Language of Gold
Gold's Purity and Fineness
Karats are a measurement of gold's purity; a karat is 1/24 part, by weight, of the total amount. Pure gold is described as 24 karats. Because gold is a soft metal, it is often alloyed, or combined, with other metals to make it harder. A metal alloy that is 75 percent gold is measured as 18 karats. Gold content can also be described by its fineness, or gold parts per thousand. Gold containing 25 percent of other metals is said to have a fineness of 750.
The color of gold changes when it is alloyed with other metals. Green gold and white gold--which looks like platinum--are used by jewelers. Yellow and pink gold are used for coinage and jewelry.

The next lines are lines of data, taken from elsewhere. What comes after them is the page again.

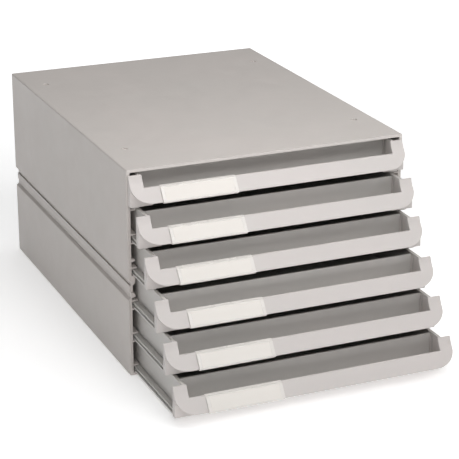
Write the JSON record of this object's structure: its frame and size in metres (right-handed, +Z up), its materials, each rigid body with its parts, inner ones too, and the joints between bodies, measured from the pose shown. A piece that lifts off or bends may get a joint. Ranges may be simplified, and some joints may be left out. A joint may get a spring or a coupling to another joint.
{
  "type": "desktop file sorter",
  "caption": "Grey plastic desktop file sorter: two stacked drawer modules whose flat open drawers slide out at the front, each with a scooped grip bar and a label.",
  "frame": {"origin": "centre of the case's base, on the surface it stands on", "axes": "+X to the right seen from the front, the drawers open towards -Y, +Z up"},
  "size_m": [0.285, 0.4872, 0.205],
  "materials": {
    "case_plastic": "light warm grey moulded plastic, fine satin grain",
    "drawer_plastic": "light warm grey moulded plastic, satin",
    "front_plastic": "light warm grey moulded plastic, smoother satin on the scooped front",
    "label_holder_plastic": "thin clear-grey plastic holder with slight gloss",
    "label_card": "blank off-white paper card"
  },
  "bodies": {
    "case": {"case_upper_shell": "case_plastic", "case_lower_shell": "case_plastic", "case_coupling_frame": "case_plastic", "case_upper_back_panel": "case_plastic", "case_lower_back_panel": "case_plastic"},
    "drawer_1": {"drawer_1_tray": "drawer_plastic", "drawer_1_front": "front_plastic", "drawer_1_label_holder": "label_holder_plastic", "drawer_1_label_card": "label_card"},
    "drawer_2": {"drawer_2_tray": "drawer_plastic", "drawer_2_front": "front_plastic", "drawer_2_label_holder": "label_holder_plastic", "drawer_2_label_card": "label_card"},
    "drawer_3": {"drawer_3_tray": "drawer_plastic", "drawer_3_front": "front_plastic", "drawer_3_label_holder": "label_holder_plastic", "drawer_3_label_card": "label_card"},
    "drawer_4": {"drawer_4_tray": "drawer_plastic", "drawer_4_front": "front_plastic", "drawer_4_label_holder": "label_holder_plastic", "drawer_4_label_card": "label_card"},
    "drawer_5": {"drawer_5_tray": "drawer_plastic", "drawer_5_front": "front_plastic", "drawer_5_label_holder": "label_holder_plastic", "drawer_5_label_card": "label_card"},
    "drawer_6": {"drawer_6_tray": "drawer_plastic", "drawer_6_front": "front_plastic", "drawer_6_label_holder": "label_holder_plastic", "drawer_6_label_card": "label_card"}
  },
  "joints": [
    {"name": "drawer_1_slide", "type": "slide", "parent": "case", "child": "drawer_1", "axis": [0, -1, 0], "range_m": [0, 0.255]},
    {"name": "drawer_2_slide", "type": "slide", "parent": "case", "child": "drawer_2", "axis": [0, -1, 0], "range_m": [-0.0203, 0.2347]},
    {"name": "drawer_3_slide", "type": "slide", "parent": "case", "child": "drawer_3", "axis": [0, -1, 0], "range_m": [-0.0392, 0.2158]},
    {"name": "drawer_4_slide", "type": "slide", "parent": "case", "child": "drawer_4", "axis": [0, -1, 0], "range_m": [-0.0634, 0.1916]},
    {"name": "drawer_5_slide", "type": "slide", "parent": "case", "child": "drawer_5", "axis": [0, -1, 0], "range_m": [-0.0841, 0.1709]},
    {"name": "drawer_6_slide", "type": "slide", "parent": "case", "child": "drawer_6", "axis": [0, -1, 0], "range_m": [-0.1058, 0.1492]}
  ]
}
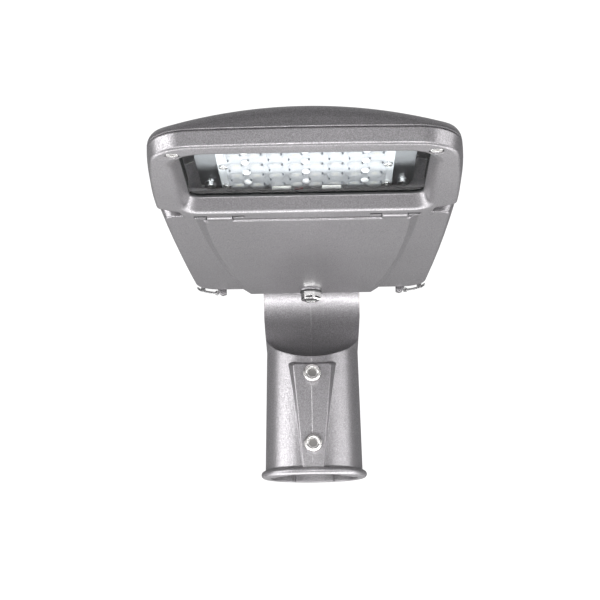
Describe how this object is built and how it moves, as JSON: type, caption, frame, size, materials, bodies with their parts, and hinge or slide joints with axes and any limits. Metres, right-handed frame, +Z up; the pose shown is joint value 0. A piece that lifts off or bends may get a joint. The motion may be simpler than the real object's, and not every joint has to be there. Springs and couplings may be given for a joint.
{
  "type": "street light head",
  "caption": "Flat LED street light head with a glazed optical bay, a hinged gear door underneath, a crowned housing and a tilting clamp bracket for the end of a pole.",
  "frame": {"origin": "centre of the pole socket's mouth, on the pole's axis", "axes": "+Z up along the pole, -Y the way the head reaches, +X to the right for someone who looks along +Y from under the head's front"},
  "size_m": [0.186, 0.3883, 0.1985],
  "materials": {
    "coated_casting": "fine silver-grey powder coat with a metallic sparkle",
    "stainless": "plain stainless steel",
    "zinc_steel": "bright zinc plated steel",
    "black_steel": "blackened steel",
    "window_glass": "clear tempered glass",
    "seal_rubber": "matt black silicone rubber",
    "plate_aluminium": "bare sheet aluminium",
    "board_white": "white solder mask",
    "chip_yellow": "phosphor coated LED",
    "lens_clear": "clear moulded optics",
    "connector_white": "white nylon",
    "lead_red": "red silicone lead",
    "gear_white": "moulded plastic housing",
    "gear_grey": "moulded plastic housing",
    "friction_pad": "plain fibre washer"
  },
  "bodies": {
    "bracket": {"pole_bracket": "coated_casting", "clamp_screws": "stainless", "friction_washers": "friction_pad"},
    "head": {"top_housing": "coated_casting", "lens_frame": "coated_casting", "bay_seal": "seal_rubber", "lens_gasket": "seal_rubber", "lens_glass": "window_glass", "glass_clips": "stainless", "clip_screws": "stainless", "frame_front_screws": "stainless", "frame_rear_screws": "stainless", "hinge_pins": "black_steel", "led_plate": "plate_aluminium", "plate_screws": "zinc_steel", "led_board": "board_white", "module_screws": "stainless", "led_chips": "chip_yellow", "led_lenses": "lens_clear", "board_connectors": "connector_white", "led_leads": "lead_red", "lead_grommets": "seal_rubber", "gear_tray": "plate_aluminium", "tray_screws": "zinc_steel", "led_driver": "gear_white", "driver_screws": "zinc_steel", "surge_protector": "gear_grey", "terminal_block": "gear_white", "cord_grip": "gear_grey", "cord_grip_screws": "zinc_steel", "entry_grommet": "seal_rubber", "latch_clips": "stainless", "latch_screws": "stainless", "pivot_bolt": "zinc_steel", "pivot_nut": "zinc_steel", "pivot_washers": "zinc_steel"},
    "door": {"driver_door": "coated_casting", "door_seal": "seal_rubber", "vent_plug": "stainless", "vent_ring": "seal_rubber"}
  },
  "joints": [
    {"name": "head_tilt", "type": "hinge", "parent": "bracket", "child": "head", "pos_m": [0, 0.008, 0.17], "axis": [-1, 0, 0], "range_deg": [-12.5, 87.5]},
    {"name": "door_swing", "type": "hinge", "parent": "head", "child": "door", "pos_m": [0, -0.22244, 0.14663], "axis": [-1, 0, 0], "range_deg": [0, 85]}
  ]
}
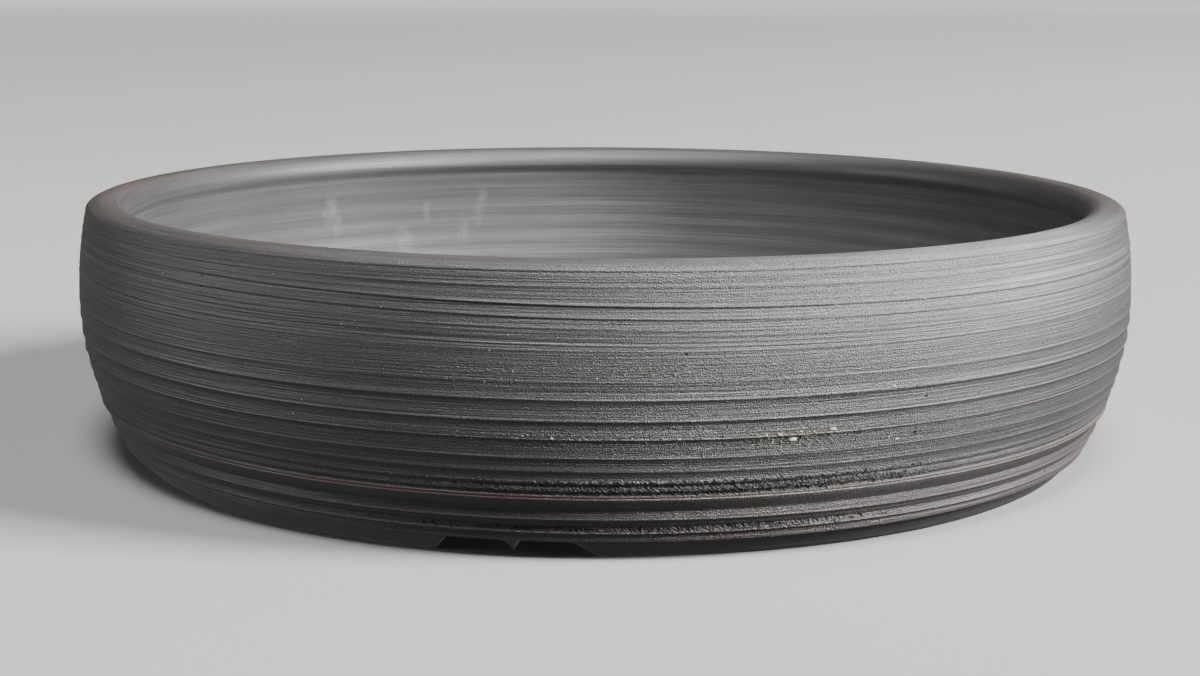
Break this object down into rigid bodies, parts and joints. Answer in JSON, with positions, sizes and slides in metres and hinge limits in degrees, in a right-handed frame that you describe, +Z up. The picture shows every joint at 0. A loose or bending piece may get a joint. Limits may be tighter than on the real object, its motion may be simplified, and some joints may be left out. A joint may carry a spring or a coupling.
{
  "type": "round bonsai pot",
  "caption": "Shallow round bonsai pot of unglazed stoneware, with a rolled lip, a turned wall, low luted feet and screened drainage holes.",
  "frame": {"origin": "on the pot's axis, at the level of the surface it stands on", "axes": "+Z up along the pot's axis; -Y is the front, as the picture shows it, and +X its right"},
  "size_m": [0.3002, 0.3002, 0.0708],
  "materials": {
    "stoneware": "unglazed, matt, with fine turning lines",
    "mesh_plastic": "moulded net, slightly waxy",
    "aluminium_wire": "drawn soft wire, satin"
  },
  "bodies": {
    "root": {"pot_body": "stoneware", "foot_right": "stoneware", "foot_back": "stoneware", "foot_left": "stoneware", "drain_screen_1": "mesh_plastic", "drain_screen_2": "mesh_plastic", "drain_screen_3": "mesh_plastic", "screen_clip_1": "aluminium_wire", "screen_clip_2": "aluminium_wire", "screen_clip_3": "aluminium_wire"}
  },
  "joints": []
}
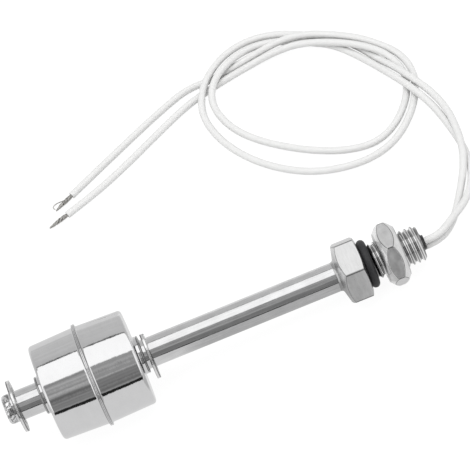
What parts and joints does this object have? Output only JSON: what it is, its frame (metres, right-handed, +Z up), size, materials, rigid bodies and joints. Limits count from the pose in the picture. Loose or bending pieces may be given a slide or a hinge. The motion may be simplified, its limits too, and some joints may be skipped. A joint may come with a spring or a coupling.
{
  "type": "float level switch",
  "caption": "Level switch: a polished steel float slides on a tube between two clips, with a hexagonal threaded mounting head, sealing ring, lock nut and two loose white wires.",
  "frame": {"origin": "middle of the switch's bounding box on the floor it lies on, without the free wires", "axes": "+Z up, +X along the tube towards the threaded end, +Y towards the side where the free wires lie"},
  "size_m": [0.1397, 0.1099, 0.0284],
  "materials": {
    "tube_steel": "fine drawn, semi-bright",
    "turned_steel": "turned, semi-bright",
    "nut_steel": "turned, semi-bright",
    "float_steel": "polished",
    "clip_steel": "bright spring steel",
    "ring_rubber": "matt black",
    "black_resin": "cast, slightly glossy",
    "white_insulation": "smooth, slightly glossy",
    "tinned_copper": "twisted strands",
    "ferrite": "dull, ground",
    "white_plastic": "moulded",
    "clear_glass": "clear",
    "reed_metal": "plated",
    "shrink_plastic": "shrunk, matt",
    "solder": "dull bright"
  },
  "bodies": {
    "stem": {"stem_tube": "tube_steel", "tip_plug": "turned_steel", "mounting_head": "turned_steel", "lower_clip": "clip_steel", "upper_clip": "clip_steel", "seal_ring": "ring_rubber", "reed_glass": "clear_glass", "reed_blade_lower": "reed_metal", "reed_blade_upper": "reed_metal", "reed_sleeve": "shrink_plastic", "solder_joint_lower": "solder", "solder_joint_upper": "solder", "inner_lead_a": "white_insulation", "inner_lead_b": "white_insulation", "potting": "black_resin", "wire_a": "white_insulation", "wire_b": "white_insulation", "wire_a_strands": "tinned_copper", "wire_b_strands": "tinned_copper"},
    "magnet": {"ring_magnet": "ferrite"},
    "float": {"float_lower_shell": "float_steel", "float_upper_shell": "float_steel", "float_sleeve": "float_steel", "magnet_spacer_lower": "white_plastic", "magnet_spacer_upper": "white_plastic"},
    "nut": {"lock_nut": "nut_steel"}
  },
  "joints": [
    {"name": "float_slide", "type": "slide", "parent": "stem", "child": "magnet", "axis": [0.9977, 0, -0.0678], "range_m": [-0.0059, 0.0007]},
    {"name": "float_spin", "type": "hinge", "parent": "magnet", "child": "float", "pos_m": [-0.03445, 0, 0.01419], "axis": [0.9977, 0, -0.0678], "continuous": true},
    {"name": "nut_travel", "type": "slide", "parent": "stem", "child": "nut", "axis": [0.9977, 0, -0.0678], "range_m": [-0.0021, 0.0054]}
  ]
}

Wire, Leaf, Branch and Tree
Microscopic crystals of gold take on the cubic shape dictated by the arrangement of its atoms. As one crystal builds upon another, the result is a mass big enough to be visible to the unaided eye, showing eight, twelve or even more faces, or sides. Individual gold cubes are never larger than two centimeters and are extremely rare. However, clusters of parallel growths of gold crystals are much more common, often taking on familiar forms known as wire, leaf, branch or tree. All of these forms use the same crystalline building blocks.
Heavier Than it Looks
Because of its density, a small amount of pure gold can be surprisingly heavy. A one-foot square cube is about the size of one ton of pure gold. A ton of iron would be a cube more than twice this size.